If only she understood that I ate her with love, and not hunger.
-diaries of a Siren
I see a red boy winking, perpetually still. His right eye is closed, his left open, unmoving. He wears pajamas, the Spiderman kind my brother used to wear when he was small. The red boy is on the floor of a hospital in Gaza, his blood caked on his face with soot and ash. His chest does not rise and fall, his eyes do not blink, but he holds his wink. One eye shut, the other open. A playful gesture, as if he's playing a trick on me. As if soon he would awaken and wash the red from his face like strawberry jam, and go play with his spider-man figurine in the sunlight. But he does not move, the red boy. The fluorescent light holds him still. His swollen eyelid does not so much as twitch. He is determined to fool me, and I am happy to be fooled. If it means he will one day wake up, I am happy to be fooled.
Time keeps passing, I fight hard for change. It does not yield to me, wind against a mountain. I carry on, I carry on, still. There is nothing left for me to do but die.
She was a moth that waited for the light to find her. And when she died it was dark as always.
Out of fear of being exposed, I crawl and grovel and claw at the shell of my old self, desperate for a morsel of comfort, of old. I find I’ve done nothing but destroy it’s memory and starve my newest iteration, in a form of betrayal only one as indecisive and stagnancy-drawn as I could pull off.
Why do I crave love so much that I lie to get it. I dawn facades to taste sugar with a tongue that is not mine. Is it still sweet? Is anything truly my own?
My sister drops her head underwater and I follow shortly after. I close my eyes as tight as I can and with cheeks full as balloons, I hold my breath. We both breach the ocean surface and look for each other. And we’re right where we left one another, of course. I miss that feeling of certainty, of knowing who I’m swimming with. Now we are grown and childhood is a twinkle in my eye. I see broken pieces of it if I look hard enough, disappointed at friends that don’t keep their pinky promises, at my husband for leaving the chores to me when she never would. She hated the dishes, the dirty refried beans dad would let soak in the sink and float into patches of dark pinkish slime. But she didn’t let me do them alone. I sit at the beach with my legs long and in the sun. I am warm but not complete. I look around at the flurry of faces, the assortment of multicolored swimsuits striped and polka dotted. It’s charming, but I don’t think I’d know where to look if I put my head under like I used to.

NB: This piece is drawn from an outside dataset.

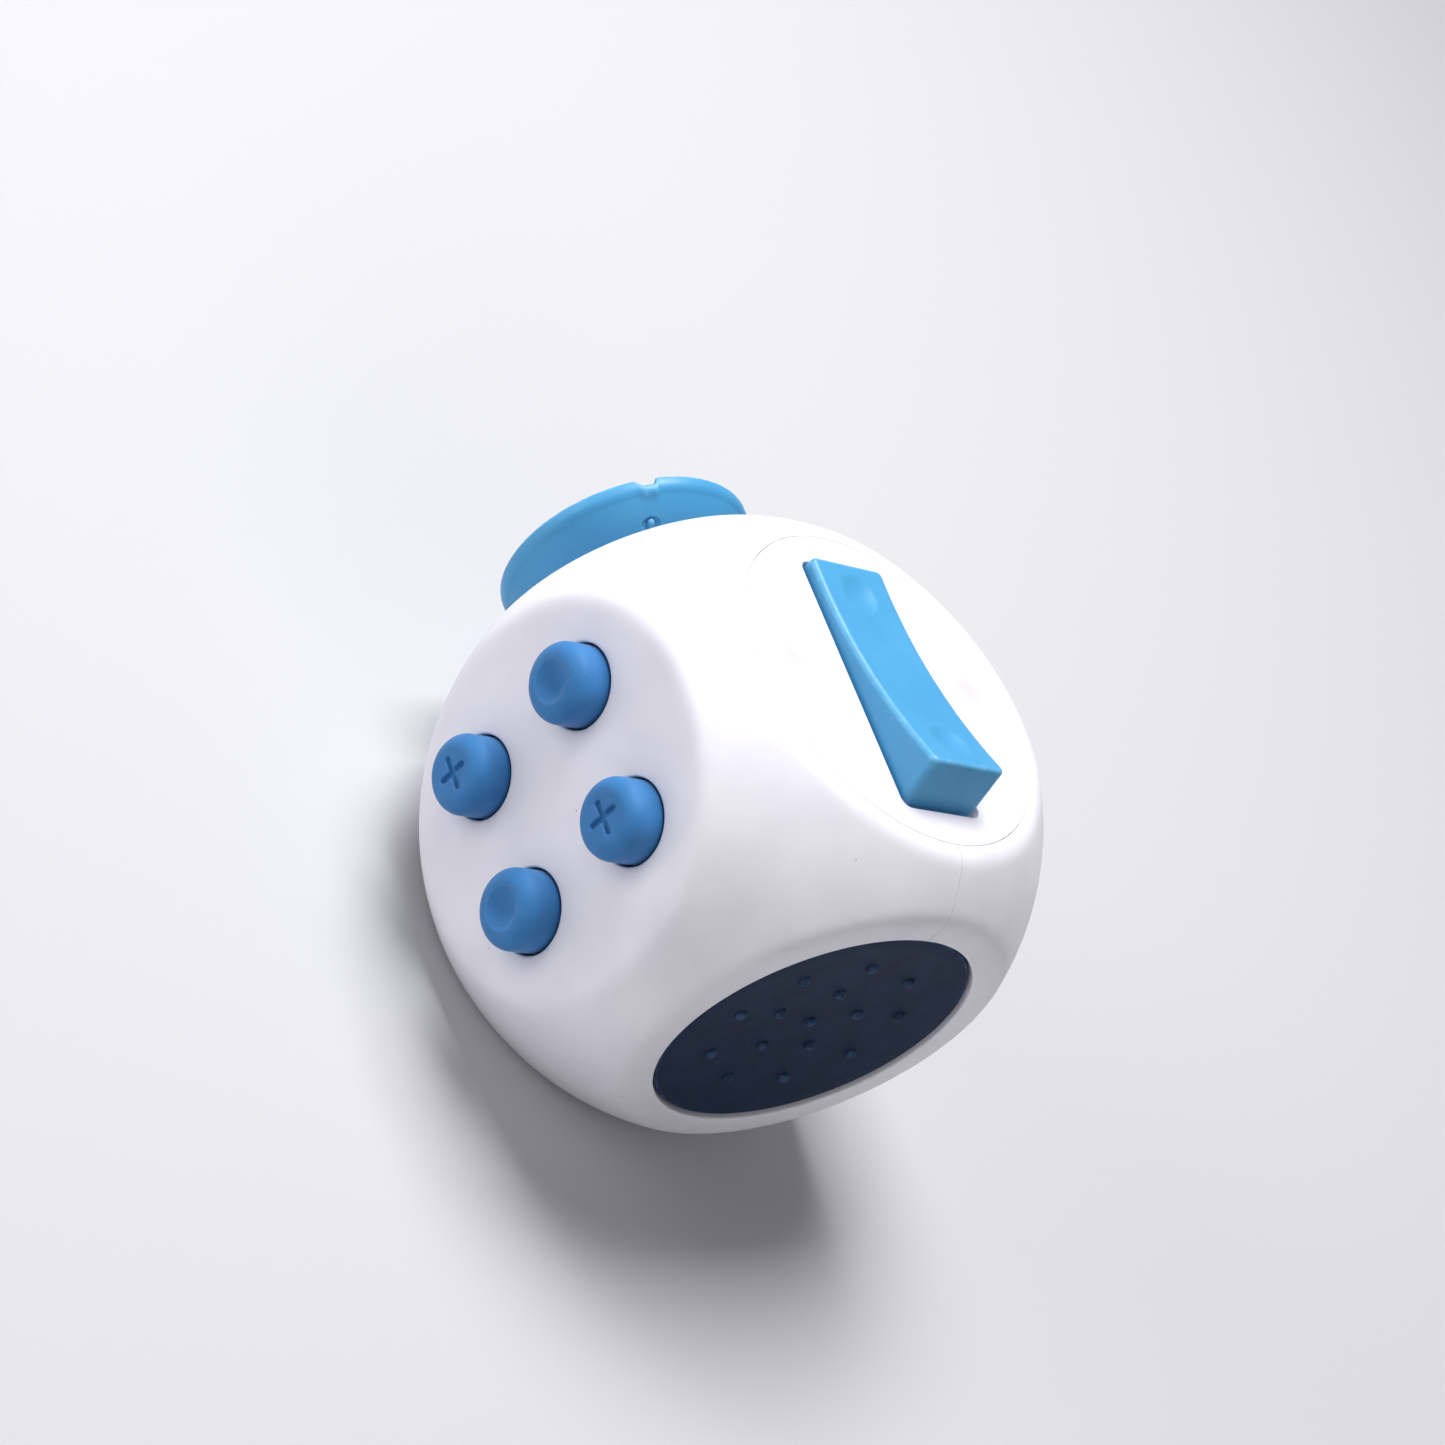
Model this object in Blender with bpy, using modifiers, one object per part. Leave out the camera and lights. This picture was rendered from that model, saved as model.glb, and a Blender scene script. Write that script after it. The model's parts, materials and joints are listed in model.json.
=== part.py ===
"""Ball-shaped fidget cube: a white sphere cut by six flat round faces, each face with its own toy.

Top: flip rocker. Front (-Y): four push buttons. Left (-X): tilting thumb stick. Right (+X): rubber thumb
pad. Back (+Y): three gears and a ball. Bottom (-Z): spin dial inside the flat ring that the cube stands on.
Every side is modelled in its own frame: z runs outwards from the middle of the cube.
"""

from math import acos, atan2, cos, degrees, pi, radians, sin, sqrt, tau

import bmesh
import bpy
from mathutils import Matrix, Vector

MM = 0.001
NEAR = 0.001 * MM  # points nearer than this are one point

# Body
HALF = 18.0 * MM  # from the middle of the cube to each flat face
FACE_R = 14.557 * MM  # radius of each flat face
WALL = 1.8 * MM
SEAM_GAP = 0.12 * MM  # between the two half shells, at the cube's middle plane
GAP = 0.3 * MM  # between pieces that touch
RUN_GAP = 0.2 * MM  # round a pin that turns in a hole
FIT_GAP = 0.1 * MM  # between a bracket and the part that it lines up

# Face plates, held in a groove between the two half shells
PLATE_R = 13.5 * MM
PLATE_GAP = 0.15 * MM
PLATE_DEPTH = 3.2 * MM  # face to underside
LIP = 0.9 * MM  # how far the flange reaches under the shell
LIP_T = 1.7 * MM  # the shell over the flange

# Posts that line up the two half shells
POST_R = 1.9 * MM
PEG_R = 1.0 * MM
PEG_LENGTH = 2.6 * MM

# Small self-tapping screws
SCREW_R = 0.75 * MM
SCREW_HEAD_R = 1.3 * MM
SCREW_HEAD_H = 1.0 * MM
SCREW_BOSS_R = 1.9 * MM
SCREW_EDGE = 1.9 * MM  # plastic from a screw's middle to the end of a wing
SKIN = 1.1 * MM  # plastic left over a blind screw hole

# Push buttons
BUTTON_AT = 5.8 * MM
BUTTON_R = 3.1 * MM
BUTTON_GAP = 0.25 * MM
BUTTON_RISE = 2.8 * MM
BUTTON_SHOULDER = 1.3 * MM
BUTTON_DISH_R = 1.6 * MM
BUTTON_DISH = 0.45 * MM
BUTTON_LIP = 0.75 * MM  # how far the flange reaches past the hole
BUTTON_FLANGE_T = 1.1 * MM
BUTTON_STEM_R = 1.5 * MM
BUTTON_STEM_H = 1.9 * MM
BUTTON_BOSS_GAP = 0.44 * MM  # from a button's flange to a screw boss
CROSS_ARM = 1.3 * MM
CROSS_HALF_WIDTH = 0.25 * MM
CROSS_DEPTH = 0.35 * MM
DOME_R = 2.6 * MM
DOME_H = 0.45 * MM
DOME_T = 0.2 * MM
CARRIER_DEPTH = 7.2 * MM  # face to the top of the carrier
CARRIER_T = 1.2 * MM
CARRIER_EDGE = 1.7 * MM  # past the domes and the screws
BUTTON_SPRING_R = 1.1 * MM
THIN_WIRE = 0.25 * MM

# Flip rocker
ROCKER_HALF_WIDTH = 3.6 * MM
ROCKER_TOP_HALF_LENGTH = 10.0 * MM
ROCKER_FLARE = 0.35 * MM  # each end grows this much from top to bottom
ROCKER_END_RISE = 2.45 * MM  # ends above the face when level
ROCKER_DIP = 1.2 * MM  # middle below the ends
ROCKER_TILT = 8.2  # degrees each way from level
ROCKER_EDGE = 0.45 * MM
ROCKER_BELLY = 0.8 * MM  # below the pivot
ROCKER_NOSE = 3.0 * MM  # tip of the nose below the pivot
ROCKER_NOSE_HALF = 3.0 * MM
ROCKER_NOSE_TIP = 0.5 * MM
ROCKER_SIDE_GAP = 0.34 * MM
ROCKER_END_GAP = 0.42 * MM
SLOT_CORNER_R = 0.8 * MM
PIVOT_DEPTH = 2.2 * MM
ROCKER_PIN_R = 0.8 * MM
ROCKER_PIN_REACH = 1.96 * MM  # past each side of the slot
DIMPLE_AT = 7.3 * MM
DIMPLE_R = 1.7 * MM
DIMPLE_DEPTH = 0.35 * MM
BRACKET_HALF_LENGTH = 4.6 * MM
BRACKET_WALL = 1.4 * MM
BRACKET_BASE_T = 1.8 * MM
BRACKET_ROOM = 1.4 * MM  # below the rocker's nose
BRACKET_WING_HALF = 2.6 * MM
BRACKET_SCREW_AT = 9.5 * MM
BRACKET_SCREW_OFFSET = -1.3 * MM
PLUNGER_R = 1.2 * MM
PLUNGER_LENGTH = 3.9 * MM
PLUNGER_TUBE_WALL = 1.3 * MM
DETENT_SPRING_R = 0.95 * MM
DETENT_SPRING_ROOM = 3.2 * MM

# Thumb stick
STICK_RISE = 7.26 * MM  # rim of the cap above the face
STICK_CAP_R = 10.07 * MM
STICK_CAP_T = 4.5 * MM
STICK_DISH = 1.0 * MM
STICK_LIP = 0.5 * MM  # width of the rim round the dish
STICK_BAND = 1.5 * MM  # height of the band below the rim
STICK_TAPER = 4.5 * MM  # how far the underside draws in from the rim
STICK_SOCKET_ROOF = 1.0 * MM
STICK_TILT = 10.0  # degrees each way
STICK_NECK_R = 1.9 * MM
STICK_SHAFT_R = 1.5 * MM
STICK_SKIRT_R = 6.6 * MM
STICK_SKIRT_T = 1.0 * MM
STICK_SKIRT_ANGLE = 48.0  # from the stick's axis to the skirt's edge, in degrees
STICK_SKIRT_RISE = 0.2 * MM  # top of the skirt above the face
STICK_OPENING_R = 3.8 * MM
STICK_FOOT_R = 2.4 * MM
STICK_FOOT_T = 0.8 * MM
STICK_FOOT_DROP = 3.0 * MM  # underside of the foot below the pivot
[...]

I need a new wardrobe—I’m running out of time to be young and beautiful. For people to see me and not just look at me out of some mundane politeness. I need to be everything I am right now in these fleeting moments, or it’s like they’ve already gone.
Isn’t it a shame that our empathy can be one sided? That we notice the wound of the beast first, and bleed with him, while his eyes are set on our swollen heads?
What poems do you keep close to your chest like a weak deck of cards? Terrified anyone should know your mind in all its weaknesses and honest throws of emotion. Let me read them, let me know you. I promise not to ruin you. I promise to be kind.
Why is it whenever I am alone I slip my hand beneath my black wool jacket and find any wound I can and open it again, to bleed, to bleed. Is it really my destiny to bask in life so little and ruminate on the scarcity for the rest of it? Is my stomach shrunken and my heart empty, am I a vessel that cannot be filled and can only watch as others are?